_WHAT YOU WILL DO:_
In the listing below, find the line holding "ribbon_tie(bouquet)" and the line holding "bpy.data.objects.remove(obj)". Write out those two lines and all lines between, exactly, and nothing more.

_INFORMATION SUPPLIED:_
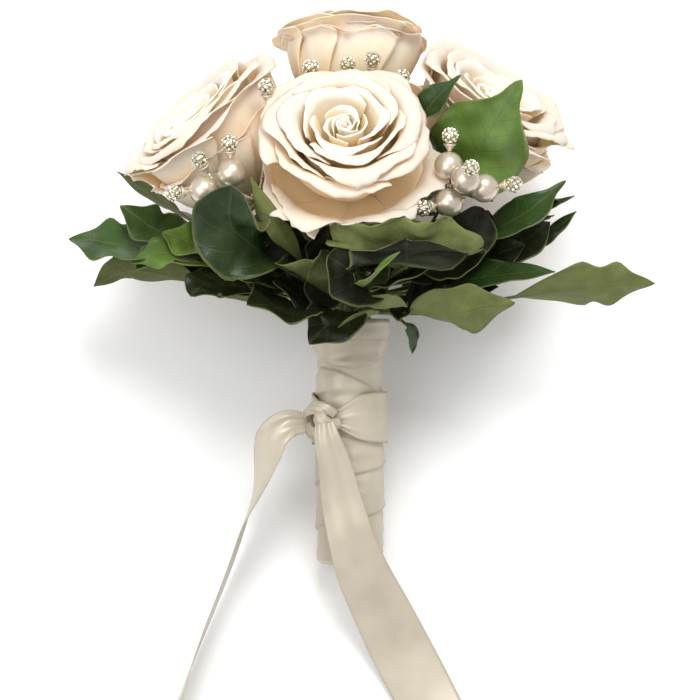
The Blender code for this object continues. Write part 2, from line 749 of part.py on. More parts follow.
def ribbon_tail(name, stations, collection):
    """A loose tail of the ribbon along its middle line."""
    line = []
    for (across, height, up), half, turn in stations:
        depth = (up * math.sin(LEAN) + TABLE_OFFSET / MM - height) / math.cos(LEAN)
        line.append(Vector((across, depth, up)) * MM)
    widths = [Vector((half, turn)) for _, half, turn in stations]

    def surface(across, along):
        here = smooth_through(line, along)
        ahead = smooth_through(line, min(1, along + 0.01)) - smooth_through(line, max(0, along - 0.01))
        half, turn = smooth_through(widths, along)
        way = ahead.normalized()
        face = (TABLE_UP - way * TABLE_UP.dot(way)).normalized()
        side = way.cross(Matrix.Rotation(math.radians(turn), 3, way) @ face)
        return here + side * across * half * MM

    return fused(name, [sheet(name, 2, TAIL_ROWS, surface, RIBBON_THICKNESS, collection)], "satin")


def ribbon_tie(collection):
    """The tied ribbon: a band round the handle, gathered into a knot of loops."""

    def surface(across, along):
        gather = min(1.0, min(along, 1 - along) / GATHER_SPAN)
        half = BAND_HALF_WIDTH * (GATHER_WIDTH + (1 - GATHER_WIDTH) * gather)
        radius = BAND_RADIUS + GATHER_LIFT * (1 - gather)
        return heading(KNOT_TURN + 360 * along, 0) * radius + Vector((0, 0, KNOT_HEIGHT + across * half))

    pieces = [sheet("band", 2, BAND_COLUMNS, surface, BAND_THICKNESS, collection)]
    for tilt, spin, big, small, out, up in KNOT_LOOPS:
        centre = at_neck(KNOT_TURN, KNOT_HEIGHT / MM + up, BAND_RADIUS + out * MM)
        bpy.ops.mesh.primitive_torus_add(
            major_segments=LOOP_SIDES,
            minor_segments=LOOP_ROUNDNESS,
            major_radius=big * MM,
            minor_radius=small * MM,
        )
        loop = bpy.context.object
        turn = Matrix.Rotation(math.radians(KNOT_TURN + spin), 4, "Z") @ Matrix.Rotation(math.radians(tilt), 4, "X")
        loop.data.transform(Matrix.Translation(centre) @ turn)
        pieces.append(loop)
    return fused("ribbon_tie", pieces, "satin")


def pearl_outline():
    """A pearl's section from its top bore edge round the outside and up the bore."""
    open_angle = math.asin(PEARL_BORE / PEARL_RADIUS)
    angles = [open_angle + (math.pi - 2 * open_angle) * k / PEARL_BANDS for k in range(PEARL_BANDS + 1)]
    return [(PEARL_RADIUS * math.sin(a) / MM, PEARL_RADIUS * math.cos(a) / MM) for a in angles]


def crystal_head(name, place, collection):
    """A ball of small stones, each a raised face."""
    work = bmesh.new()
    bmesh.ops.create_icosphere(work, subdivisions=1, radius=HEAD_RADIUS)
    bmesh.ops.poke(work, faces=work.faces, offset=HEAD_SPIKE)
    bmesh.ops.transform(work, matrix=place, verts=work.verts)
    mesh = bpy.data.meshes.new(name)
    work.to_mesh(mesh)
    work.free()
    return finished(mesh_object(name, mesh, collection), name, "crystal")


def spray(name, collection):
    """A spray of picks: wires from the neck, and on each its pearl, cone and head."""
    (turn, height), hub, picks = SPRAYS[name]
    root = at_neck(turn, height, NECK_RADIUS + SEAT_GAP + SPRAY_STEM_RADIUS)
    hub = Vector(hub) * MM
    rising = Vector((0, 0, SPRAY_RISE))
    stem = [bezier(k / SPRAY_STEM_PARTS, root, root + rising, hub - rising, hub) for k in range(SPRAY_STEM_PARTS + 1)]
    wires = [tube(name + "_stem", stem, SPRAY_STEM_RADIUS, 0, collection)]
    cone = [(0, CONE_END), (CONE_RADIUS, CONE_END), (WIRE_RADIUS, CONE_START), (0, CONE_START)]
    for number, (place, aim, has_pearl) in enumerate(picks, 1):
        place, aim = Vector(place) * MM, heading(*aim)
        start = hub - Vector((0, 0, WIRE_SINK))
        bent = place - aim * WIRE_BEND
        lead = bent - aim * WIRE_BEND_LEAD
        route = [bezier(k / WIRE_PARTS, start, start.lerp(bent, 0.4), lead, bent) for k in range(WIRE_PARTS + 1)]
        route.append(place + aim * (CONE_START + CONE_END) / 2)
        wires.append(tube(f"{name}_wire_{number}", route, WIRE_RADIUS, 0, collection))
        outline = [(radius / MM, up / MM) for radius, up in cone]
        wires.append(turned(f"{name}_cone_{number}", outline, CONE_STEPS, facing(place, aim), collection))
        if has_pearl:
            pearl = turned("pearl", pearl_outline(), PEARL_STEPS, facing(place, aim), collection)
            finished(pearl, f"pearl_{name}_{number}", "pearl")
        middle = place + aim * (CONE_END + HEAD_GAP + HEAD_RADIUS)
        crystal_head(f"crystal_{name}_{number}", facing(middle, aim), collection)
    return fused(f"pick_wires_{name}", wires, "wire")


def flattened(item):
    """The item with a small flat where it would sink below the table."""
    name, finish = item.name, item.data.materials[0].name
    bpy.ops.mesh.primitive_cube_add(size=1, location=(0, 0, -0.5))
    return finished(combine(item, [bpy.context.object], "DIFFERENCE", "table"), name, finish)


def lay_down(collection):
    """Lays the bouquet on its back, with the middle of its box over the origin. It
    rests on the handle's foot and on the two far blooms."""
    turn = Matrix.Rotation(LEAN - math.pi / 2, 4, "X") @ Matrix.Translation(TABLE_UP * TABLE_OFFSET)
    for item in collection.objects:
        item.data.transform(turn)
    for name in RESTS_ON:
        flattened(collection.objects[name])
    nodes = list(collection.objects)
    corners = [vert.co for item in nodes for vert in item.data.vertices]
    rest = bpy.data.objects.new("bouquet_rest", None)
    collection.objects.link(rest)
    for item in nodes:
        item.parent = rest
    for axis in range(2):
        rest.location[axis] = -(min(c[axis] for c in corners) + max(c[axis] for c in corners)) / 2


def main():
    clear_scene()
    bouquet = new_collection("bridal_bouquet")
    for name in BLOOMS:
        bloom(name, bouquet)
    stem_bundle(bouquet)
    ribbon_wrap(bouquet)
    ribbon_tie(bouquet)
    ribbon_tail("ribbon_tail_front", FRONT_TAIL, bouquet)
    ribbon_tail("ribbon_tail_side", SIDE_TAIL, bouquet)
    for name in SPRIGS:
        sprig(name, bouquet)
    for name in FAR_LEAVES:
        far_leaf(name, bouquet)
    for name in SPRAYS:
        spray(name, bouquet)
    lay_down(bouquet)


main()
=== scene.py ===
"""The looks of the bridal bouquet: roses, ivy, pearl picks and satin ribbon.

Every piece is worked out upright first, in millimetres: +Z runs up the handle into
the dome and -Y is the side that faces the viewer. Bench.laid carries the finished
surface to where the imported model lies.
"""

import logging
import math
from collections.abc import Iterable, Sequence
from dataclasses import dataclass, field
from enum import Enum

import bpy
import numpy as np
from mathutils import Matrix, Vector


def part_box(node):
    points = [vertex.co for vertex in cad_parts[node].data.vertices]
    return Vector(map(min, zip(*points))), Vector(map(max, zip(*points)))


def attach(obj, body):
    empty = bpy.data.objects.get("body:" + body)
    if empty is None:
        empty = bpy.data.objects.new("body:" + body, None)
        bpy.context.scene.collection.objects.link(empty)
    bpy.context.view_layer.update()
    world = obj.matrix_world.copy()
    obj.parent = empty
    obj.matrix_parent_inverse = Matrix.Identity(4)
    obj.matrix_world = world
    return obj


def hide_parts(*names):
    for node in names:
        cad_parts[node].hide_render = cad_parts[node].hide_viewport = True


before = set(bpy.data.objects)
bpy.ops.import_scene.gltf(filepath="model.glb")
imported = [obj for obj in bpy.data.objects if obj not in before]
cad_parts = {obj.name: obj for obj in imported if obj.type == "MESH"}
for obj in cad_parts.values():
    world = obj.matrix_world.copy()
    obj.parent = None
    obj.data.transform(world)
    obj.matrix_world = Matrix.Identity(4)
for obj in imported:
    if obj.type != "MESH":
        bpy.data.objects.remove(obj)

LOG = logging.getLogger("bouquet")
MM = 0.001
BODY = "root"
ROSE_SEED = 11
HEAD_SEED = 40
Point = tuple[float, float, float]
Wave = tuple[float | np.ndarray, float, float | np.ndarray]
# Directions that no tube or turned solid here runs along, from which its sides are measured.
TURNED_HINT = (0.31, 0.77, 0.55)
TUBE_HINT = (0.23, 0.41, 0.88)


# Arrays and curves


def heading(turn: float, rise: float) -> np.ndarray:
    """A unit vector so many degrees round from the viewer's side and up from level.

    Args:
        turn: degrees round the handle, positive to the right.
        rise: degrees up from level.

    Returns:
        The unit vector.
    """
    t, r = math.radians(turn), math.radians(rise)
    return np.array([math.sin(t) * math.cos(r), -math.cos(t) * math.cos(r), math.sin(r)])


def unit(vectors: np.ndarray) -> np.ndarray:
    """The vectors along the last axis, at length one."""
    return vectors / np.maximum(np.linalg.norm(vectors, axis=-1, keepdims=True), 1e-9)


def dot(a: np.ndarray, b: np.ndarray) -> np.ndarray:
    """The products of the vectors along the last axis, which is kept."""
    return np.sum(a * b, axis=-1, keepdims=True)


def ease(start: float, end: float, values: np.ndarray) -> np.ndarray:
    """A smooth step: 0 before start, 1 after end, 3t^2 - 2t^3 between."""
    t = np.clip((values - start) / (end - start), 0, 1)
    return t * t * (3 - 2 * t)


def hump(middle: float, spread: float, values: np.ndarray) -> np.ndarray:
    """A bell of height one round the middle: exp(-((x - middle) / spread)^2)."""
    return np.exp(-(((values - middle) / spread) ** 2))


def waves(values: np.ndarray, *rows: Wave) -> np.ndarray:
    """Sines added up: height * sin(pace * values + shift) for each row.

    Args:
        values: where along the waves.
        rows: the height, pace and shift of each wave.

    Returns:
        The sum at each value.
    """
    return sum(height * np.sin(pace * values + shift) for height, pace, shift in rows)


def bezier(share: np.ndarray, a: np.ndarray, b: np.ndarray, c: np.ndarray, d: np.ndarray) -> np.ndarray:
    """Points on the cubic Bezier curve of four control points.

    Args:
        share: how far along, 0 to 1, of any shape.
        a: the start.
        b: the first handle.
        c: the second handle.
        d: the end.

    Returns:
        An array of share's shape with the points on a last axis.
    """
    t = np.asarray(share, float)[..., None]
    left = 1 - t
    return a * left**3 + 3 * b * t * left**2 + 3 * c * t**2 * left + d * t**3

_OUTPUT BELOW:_
    ribbon_tie(bouquet)
    ribbon_tail("ribbon_tail_front", FRONT_TAIL, bouquet)
    ribbon_tail("ribbon_tail_side", SIDE_TAIL, bouquet)
    for name in SPRIGS:
        sprig(name, bouquet)
    for name in FAR_LEAVES:
        far_leaf(name, bouquet)
    for name in SPRAYS:
        spray(name, bouquet)
    lay_down(bouquet)


main()
=== scene.py ===
"""The looks of the bridal bouquet: roses, ivy, pearl picks and satin ribbon.

Every piece is worked out upright first, in millimetres: +Z runs up the handle into
the dome and -Y is the side that faces the viewer. Bench.laid carries the finished
surface to where the imported model lies.
"""

import logging
import math
from collections.abc import Iterable, Sequence
from dataclasses import dataclass, field
from enum import Enum

import bpy
import numpy as np
from mathutils import Matrix, Vector


def part_box(node):
    points = [vertex.co for vertex in cad_parts[node].data.vertices]
    return Vector(map(min, zip(*points))), Vector(map(max, zip(*points)))


def attach(obj, body):
    empty = bpy.data.objects.get("body:" + body)
    if empty is None:
        empty = bpy.data.objects.new("body:" + body, None)
        bpy.context.scene.collection.objects.link(empty)
    bpy.context.view_layer.update()
    world = obj.matrix_world.copy()
    obj.parent = empty
    obj.matrix_parent_inverse = Matrix.Identity(4)
    obj.matrix_world = world
    return obj


def hide_parts(*names):
    for node in names:
        cad_parts[node].hide_render = cad_parts[node].hide_viewport = True


before = set(bpy.data.objects)
bpy.ops.import_scene.gltf(filepath="model.glb")
imported = [obj for obj in bpy.data.objects if obj not in before]
cad_parts = {obj.name: obj for obj in imported if obj.type == "MESH"}
for obj in cad_parts.values():
    world = obj.matrix_world.copy()
    obj.parent = None
    obj.data.transform(world)
    obj.matrix_world = Matrix.Identity(4)
for obj in imported:
    if obj.type != "MESH":
        bpy.data.objects.remove(obj)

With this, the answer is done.